[Goal]
Set down exactly the lines from the one with "worm_wheel_rim();" to the one with "obj.parent = empty", both included, and no line outside that range.

###

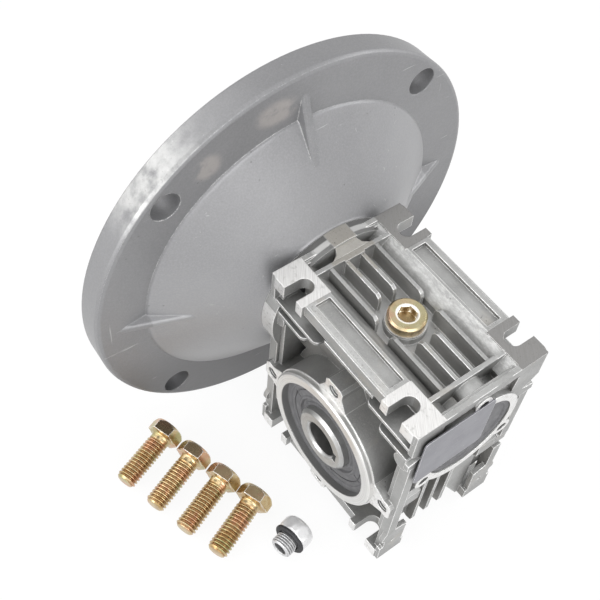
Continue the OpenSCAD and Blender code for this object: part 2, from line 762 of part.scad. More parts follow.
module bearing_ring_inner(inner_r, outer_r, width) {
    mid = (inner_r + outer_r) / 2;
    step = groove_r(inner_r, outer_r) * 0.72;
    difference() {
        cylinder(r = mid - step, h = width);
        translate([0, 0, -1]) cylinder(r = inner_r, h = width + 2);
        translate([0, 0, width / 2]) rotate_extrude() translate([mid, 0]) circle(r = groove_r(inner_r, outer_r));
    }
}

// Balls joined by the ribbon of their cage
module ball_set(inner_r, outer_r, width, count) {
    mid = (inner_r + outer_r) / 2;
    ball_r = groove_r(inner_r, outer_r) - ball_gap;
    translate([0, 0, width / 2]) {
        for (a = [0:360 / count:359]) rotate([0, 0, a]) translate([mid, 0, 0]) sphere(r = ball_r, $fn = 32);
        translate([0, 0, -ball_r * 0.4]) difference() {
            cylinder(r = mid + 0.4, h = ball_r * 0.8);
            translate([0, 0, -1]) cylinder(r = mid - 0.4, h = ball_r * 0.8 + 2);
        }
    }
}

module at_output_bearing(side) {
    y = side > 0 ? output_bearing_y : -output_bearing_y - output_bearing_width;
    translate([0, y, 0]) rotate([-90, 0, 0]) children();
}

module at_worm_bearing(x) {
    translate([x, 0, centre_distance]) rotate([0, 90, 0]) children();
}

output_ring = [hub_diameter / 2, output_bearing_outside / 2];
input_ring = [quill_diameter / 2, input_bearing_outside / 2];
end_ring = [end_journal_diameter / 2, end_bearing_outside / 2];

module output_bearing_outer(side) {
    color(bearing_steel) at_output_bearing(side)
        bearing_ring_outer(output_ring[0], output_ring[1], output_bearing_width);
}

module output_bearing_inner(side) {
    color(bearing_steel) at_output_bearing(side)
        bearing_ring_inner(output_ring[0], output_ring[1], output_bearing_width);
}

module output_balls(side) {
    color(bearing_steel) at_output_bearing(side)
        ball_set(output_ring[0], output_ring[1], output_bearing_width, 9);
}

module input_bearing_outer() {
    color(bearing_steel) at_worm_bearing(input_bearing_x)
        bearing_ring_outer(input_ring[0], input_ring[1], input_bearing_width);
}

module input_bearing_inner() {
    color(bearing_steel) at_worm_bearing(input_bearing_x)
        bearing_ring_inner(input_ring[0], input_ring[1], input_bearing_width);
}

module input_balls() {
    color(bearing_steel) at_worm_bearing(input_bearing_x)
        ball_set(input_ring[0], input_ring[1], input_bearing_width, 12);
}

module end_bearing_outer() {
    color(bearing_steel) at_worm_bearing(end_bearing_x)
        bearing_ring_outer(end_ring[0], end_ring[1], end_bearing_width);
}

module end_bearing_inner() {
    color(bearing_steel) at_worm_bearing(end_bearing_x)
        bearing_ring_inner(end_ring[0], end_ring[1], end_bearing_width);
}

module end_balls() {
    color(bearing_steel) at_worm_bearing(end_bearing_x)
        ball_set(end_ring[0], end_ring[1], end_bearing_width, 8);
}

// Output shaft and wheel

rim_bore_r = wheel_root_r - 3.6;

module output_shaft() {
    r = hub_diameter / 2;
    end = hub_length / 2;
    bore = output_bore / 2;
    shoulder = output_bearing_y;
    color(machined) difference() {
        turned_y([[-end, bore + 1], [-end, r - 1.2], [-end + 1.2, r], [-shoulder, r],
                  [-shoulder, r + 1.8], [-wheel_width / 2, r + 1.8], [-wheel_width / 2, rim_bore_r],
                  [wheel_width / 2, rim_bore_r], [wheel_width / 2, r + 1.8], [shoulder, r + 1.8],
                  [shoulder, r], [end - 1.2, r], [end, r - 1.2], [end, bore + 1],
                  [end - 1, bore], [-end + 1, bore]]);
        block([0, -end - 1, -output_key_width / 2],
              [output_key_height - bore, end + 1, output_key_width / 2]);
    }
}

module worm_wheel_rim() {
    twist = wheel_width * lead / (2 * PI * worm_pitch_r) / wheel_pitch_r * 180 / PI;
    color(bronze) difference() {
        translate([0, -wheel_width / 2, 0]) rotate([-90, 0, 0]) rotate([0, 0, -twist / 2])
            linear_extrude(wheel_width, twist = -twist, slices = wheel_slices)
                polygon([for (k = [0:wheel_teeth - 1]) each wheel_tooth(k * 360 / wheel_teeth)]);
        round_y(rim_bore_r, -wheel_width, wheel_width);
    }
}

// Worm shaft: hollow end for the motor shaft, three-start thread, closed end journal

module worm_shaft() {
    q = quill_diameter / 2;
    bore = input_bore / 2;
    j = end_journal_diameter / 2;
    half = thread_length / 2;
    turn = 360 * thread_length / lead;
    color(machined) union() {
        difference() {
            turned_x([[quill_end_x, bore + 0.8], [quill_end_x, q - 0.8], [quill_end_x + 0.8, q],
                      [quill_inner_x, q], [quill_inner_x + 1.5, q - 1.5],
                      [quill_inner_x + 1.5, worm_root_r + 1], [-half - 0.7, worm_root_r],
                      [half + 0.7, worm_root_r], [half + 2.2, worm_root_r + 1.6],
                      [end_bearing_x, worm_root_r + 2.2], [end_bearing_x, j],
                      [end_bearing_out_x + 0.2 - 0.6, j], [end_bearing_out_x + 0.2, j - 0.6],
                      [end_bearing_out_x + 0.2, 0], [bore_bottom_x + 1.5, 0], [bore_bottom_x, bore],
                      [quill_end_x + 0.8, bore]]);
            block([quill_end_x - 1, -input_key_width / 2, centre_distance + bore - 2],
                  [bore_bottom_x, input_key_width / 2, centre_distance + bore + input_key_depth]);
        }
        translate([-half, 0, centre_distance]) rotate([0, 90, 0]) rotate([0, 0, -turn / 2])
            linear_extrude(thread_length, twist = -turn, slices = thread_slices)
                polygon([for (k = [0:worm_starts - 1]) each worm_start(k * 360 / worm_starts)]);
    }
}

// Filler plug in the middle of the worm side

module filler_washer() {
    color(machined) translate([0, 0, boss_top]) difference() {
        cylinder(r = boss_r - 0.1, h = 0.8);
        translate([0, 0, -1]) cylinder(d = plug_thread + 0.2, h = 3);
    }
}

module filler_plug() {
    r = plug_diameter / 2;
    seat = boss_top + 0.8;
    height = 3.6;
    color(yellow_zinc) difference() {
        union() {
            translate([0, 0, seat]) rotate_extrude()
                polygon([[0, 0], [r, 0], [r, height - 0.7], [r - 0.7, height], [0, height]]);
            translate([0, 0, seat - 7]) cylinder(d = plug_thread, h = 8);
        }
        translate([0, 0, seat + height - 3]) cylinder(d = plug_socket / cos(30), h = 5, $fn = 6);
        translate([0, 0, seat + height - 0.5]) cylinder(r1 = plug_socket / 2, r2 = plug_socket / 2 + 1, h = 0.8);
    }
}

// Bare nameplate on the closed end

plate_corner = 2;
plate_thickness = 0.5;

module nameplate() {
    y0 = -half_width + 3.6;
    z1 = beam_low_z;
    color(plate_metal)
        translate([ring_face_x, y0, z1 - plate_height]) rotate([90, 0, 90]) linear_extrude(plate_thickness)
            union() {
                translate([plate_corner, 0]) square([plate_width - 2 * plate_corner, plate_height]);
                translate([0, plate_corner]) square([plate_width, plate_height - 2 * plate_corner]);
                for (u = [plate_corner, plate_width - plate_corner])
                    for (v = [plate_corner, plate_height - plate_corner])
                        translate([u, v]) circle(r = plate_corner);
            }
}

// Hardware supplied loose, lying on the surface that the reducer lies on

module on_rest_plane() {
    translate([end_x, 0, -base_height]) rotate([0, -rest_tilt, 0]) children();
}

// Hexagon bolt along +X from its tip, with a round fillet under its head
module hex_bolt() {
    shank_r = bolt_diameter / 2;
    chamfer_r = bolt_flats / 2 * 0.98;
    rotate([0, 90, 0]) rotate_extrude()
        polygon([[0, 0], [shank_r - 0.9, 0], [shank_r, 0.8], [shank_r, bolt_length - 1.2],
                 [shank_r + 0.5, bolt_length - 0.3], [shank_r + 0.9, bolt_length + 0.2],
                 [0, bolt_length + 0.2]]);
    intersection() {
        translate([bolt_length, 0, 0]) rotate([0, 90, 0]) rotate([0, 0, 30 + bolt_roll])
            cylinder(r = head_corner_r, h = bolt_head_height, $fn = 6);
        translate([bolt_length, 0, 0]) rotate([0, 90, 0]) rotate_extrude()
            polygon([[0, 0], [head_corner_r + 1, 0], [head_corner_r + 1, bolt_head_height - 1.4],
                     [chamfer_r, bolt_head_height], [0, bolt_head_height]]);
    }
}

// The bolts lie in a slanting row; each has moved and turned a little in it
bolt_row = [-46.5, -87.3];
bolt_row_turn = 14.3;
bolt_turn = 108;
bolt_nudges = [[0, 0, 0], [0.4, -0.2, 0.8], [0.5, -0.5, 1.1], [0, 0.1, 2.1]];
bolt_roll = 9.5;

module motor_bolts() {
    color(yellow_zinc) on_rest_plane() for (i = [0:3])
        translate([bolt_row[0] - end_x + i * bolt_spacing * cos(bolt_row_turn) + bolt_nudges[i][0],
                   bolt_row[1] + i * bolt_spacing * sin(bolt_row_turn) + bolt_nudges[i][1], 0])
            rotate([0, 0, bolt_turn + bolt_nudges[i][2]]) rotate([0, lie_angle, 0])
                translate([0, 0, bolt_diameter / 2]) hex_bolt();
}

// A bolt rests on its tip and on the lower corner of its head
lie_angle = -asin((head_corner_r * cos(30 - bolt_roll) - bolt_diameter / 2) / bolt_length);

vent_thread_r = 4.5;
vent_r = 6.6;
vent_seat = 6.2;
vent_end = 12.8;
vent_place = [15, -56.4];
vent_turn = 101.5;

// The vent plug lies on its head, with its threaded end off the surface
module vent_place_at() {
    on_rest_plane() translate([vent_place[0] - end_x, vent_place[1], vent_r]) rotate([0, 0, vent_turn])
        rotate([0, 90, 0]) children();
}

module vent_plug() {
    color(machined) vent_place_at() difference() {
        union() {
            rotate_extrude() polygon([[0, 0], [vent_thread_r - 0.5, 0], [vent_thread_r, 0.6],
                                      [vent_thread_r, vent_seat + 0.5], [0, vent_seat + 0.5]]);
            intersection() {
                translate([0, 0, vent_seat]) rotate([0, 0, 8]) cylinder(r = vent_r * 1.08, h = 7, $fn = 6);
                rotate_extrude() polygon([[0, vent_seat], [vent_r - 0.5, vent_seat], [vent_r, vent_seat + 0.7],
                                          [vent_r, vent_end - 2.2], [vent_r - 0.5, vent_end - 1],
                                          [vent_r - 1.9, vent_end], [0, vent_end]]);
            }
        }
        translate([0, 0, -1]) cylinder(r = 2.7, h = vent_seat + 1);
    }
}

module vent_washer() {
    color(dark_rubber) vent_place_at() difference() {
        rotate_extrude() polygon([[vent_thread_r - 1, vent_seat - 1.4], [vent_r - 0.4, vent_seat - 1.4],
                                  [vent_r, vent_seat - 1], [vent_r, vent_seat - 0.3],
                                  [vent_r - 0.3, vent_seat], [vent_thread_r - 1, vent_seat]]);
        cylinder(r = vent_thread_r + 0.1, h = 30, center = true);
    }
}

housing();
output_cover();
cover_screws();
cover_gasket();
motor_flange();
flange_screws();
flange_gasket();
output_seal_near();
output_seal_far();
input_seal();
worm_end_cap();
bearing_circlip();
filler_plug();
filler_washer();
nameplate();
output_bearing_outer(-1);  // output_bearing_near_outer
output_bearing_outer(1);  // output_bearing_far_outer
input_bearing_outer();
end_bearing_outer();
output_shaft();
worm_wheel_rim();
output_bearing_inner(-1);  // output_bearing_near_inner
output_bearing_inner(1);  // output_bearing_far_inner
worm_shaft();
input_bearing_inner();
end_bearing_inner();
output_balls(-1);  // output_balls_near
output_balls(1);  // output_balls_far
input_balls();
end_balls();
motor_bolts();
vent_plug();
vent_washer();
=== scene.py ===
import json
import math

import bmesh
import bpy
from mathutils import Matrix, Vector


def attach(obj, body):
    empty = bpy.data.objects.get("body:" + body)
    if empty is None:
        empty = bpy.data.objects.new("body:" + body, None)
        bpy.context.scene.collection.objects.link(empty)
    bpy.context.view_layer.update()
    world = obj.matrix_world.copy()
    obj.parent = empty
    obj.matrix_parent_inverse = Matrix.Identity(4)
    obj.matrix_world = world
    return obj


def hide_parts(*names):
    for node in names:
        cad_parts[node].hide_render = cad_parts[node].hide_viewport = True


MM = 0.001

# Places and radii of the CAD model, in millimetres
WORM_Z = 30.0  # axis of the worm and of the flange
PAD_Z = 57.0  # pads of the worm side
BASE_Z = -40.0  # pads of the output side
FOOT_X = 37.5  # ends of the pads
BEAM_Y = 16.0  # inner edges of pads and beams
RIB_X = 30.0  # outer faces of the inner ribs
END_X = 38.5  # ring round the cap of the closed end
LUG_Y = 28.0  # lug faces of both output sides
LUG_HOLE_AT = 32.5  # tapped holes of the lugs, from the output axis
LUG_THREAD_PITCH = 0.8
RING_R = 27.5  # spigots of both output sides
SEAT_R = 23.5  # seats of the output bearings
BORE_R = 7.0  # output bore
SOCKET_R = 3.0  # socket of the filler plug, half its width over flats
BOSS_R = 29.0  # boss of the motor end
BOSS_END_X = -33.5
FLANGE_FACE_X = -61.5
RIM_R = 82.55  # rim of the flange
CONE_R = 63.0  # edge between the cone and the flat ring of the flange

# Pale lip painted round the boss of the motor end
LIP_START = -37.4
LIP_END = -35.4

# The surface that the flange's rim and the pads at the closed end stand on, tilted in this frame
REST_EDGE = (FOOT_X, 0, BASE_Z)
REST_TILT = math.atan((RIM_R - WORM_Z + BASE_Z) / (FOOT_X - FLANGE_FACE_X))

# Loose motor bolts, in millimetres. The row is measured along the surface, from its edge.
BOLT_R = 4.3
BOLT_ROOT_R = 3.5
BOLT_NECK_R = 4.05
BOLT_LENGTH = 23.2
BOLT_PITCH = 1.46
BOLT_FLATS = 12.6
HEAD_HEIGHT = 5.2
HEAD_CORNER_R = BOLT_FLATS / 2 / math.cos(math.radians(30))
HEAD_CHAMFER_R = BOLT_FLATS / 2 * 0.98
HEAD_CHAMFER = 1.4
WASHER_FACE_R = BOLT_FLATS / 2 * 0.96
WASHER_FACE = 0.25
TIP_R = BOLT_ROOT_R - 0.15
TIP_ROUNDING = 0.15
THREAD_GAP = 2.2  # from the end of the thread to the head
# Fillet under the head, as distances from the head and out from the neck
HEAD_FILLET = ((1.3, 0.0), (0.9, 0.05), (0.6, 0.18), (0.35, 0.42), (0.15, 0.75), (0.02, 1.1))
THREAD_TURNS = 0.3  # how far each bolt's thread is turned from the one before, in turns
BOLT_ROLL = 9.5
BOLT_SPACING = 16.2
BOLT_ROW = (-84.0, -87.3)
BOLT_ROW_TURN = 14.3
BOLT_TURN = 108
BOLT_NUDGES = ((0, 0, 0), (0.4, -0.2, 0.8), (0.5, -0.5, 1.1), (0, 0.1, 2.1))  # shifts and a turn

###

[Exercise response]
worm_wheel_rim();
output_bearing_inner(-1);  // output_bearing_near_inner
output_bearing_inner(1);  // output_bearing_far_inner
worm_shaft();
input_bearing_inner();
end_bearing_inner();
output_balls(-1);  // output_balls_near
output_balls(1);  // output_balls_far
input_balls();
end_balls();
motor_bolts();
vent_plug();
vent_washer();
=== scene.py ===
import json
import math

import bmesh
import bpy
from mathutils import Matrix, Vector


def attach(obj, body):
    empty = bpy.data.objects.get("body:" + body)
    if empty is None:
        empty = bpy.data.objects.new("body:" + body, None)
        bpy.context.scene.collection.objects.link(empty)
    bpy.context.view_layer.update()
    world = obj.matrix_world.copy()
    obj.parent = empty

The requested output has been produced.